The KHL is still a long way behind the NHL in both quality and quantity, but given it’s inception was only 3 years ago, the quality has come on very quickly. Where will it be in 5 years from now? The biggest thing that seems to threaten to hold the KHL back as a legitimate threat to the NHL is league stability. Given that the league could not stop (or didn’t want to stop?) traditional powerhouses such as Dynamo from having to merge with lesser clubs to exist, the league doesn’t benefit from a stable foundation. Some clubs cannot pay the players on time while other oil rich clubs seem to benefit from cash rich owners. There truly is no level playing field in the KHL.

We have seen plenty of players go to the KHL to resurrect their NHL careers (or find a way back) in recent times, such as Ray Emery or even Jaromir Jagr. This may be one angle that the KHL uses to recruit and improve their own quality in the short to medium term. Former Rangers like recent KHL recruits Nik Zherdev, Nigel Dawes or Petr Prucha may hope a solid year or two in the KHL will mean an offer or two from NHL clubs looking for depth. Zherdev in particular is blessed with elite skill regardless of which league he is in.

While he was an unheralded player in the NHL, when Antti Miettinen moved to Kazan this summer it may have been the start of legitimate NHL players making the move to Russia despite having a solid NHL career that was still in progress. Miettinen (only 31) was a consistent two way player, 30-40 point forward in the NHL who regularly flirted with 20 goal seasons on defensive clubs. Given the paucity of quality free agents this summer it may have been a surprise that the Finn chose Russia ahead of NHL teams.

Is a player like Miettinen the start of a trend and is the KHL’s improving quality reason for concern?
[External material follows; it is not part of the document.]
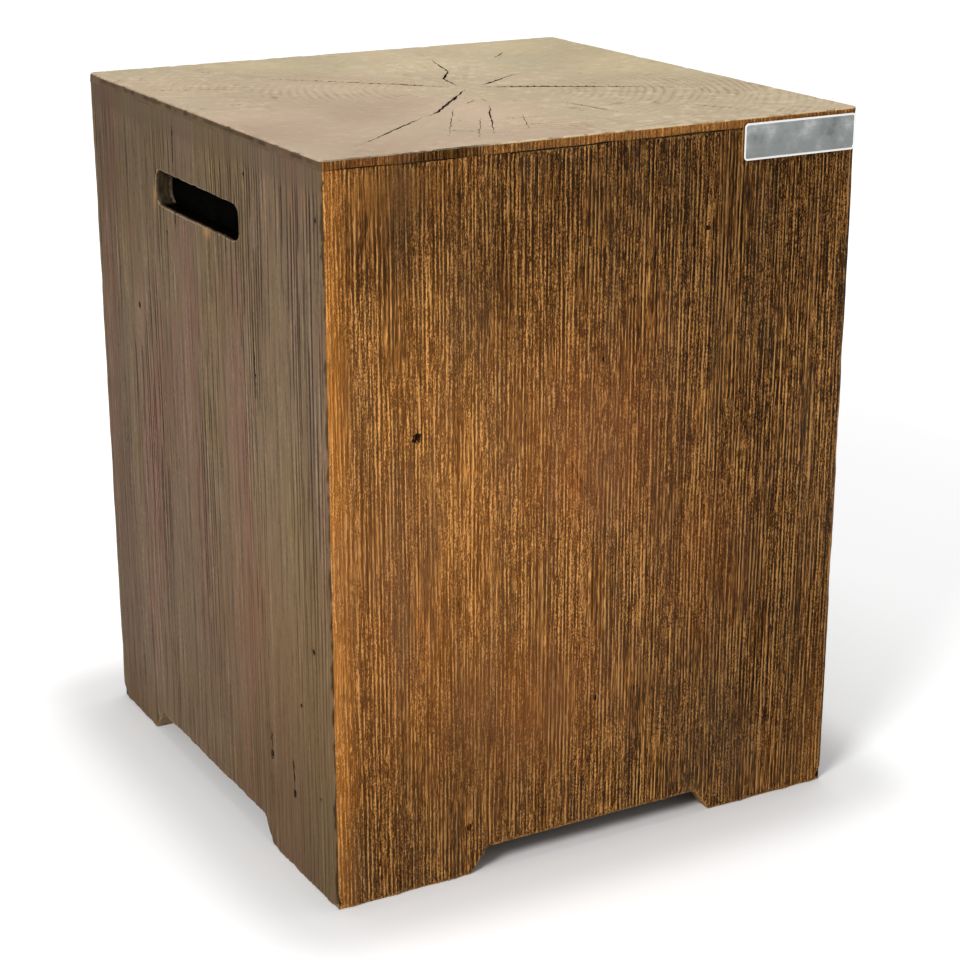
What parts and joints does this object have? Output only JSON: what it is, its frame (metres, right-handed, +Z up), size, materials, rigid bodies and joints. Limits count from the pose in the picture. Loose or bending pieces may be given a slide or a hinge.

If there’s an NHL hold out on the horizon you can bet the KHL will be looking to take advantage. Despite the (apparent) improving relationship between the NHL and the KHL, evidenced by the recent signed memorandum of understanding,  the KHL would certainly look to entice any out of work NHL stars to Russia if there is indeed a lock out. This time around, there may not be short-term KHL deals with NHL out-clauses if the KHL continues to improve. Which is another thing for the NHL to consider when they discuss the next CBA.

4 Responses to “The KHL: Legitimate Competition to the NHL?”

  1. Zen says:

    Ummm… no.

  2. Rickyrants13 says:

    This is a joke the KHL is not improving and most players wouldnt want to go there just because of where they would have to play.

    Most of their arenas are still like playing bottom leval leagues were you ride the bus. The KHL will more then likely never be more then a place were hasbeens and homesick players go to play

  3. Matt J says:

    I wanted to say this is a bad post as politely as possible, but after pondering how to do that for a solid ten seconds I’m just gonna sy it’s a bad post. NHL>>>>>>>>KHL

  4. Broadway Brian says:

    This isnt stupid. It’s as real as outsourcing jobs.
    In a time where no one has job security in any field.
    What happens when the malkins leave for a less physically demanding role on a worn body for a finesse role in a finesse league for MORE money. Would you be the dumbass to turn that opportunity down?
    Or what about the countries hockey has not been developed in. Are you convinced that russia, a country that lay in 2 different continents (Europe and Asia) would be second to the NHL in a position to do so? If you were a CEO in India or china, one that controls billions, and sports investments were opportunities that interested you. would you invest in an ailing American economy that already doesn’t appreciate hockey, or a place a hop skip and jump away with a growing market with a passion for the sport you are investing in. Mind you, hockey is russias baseball.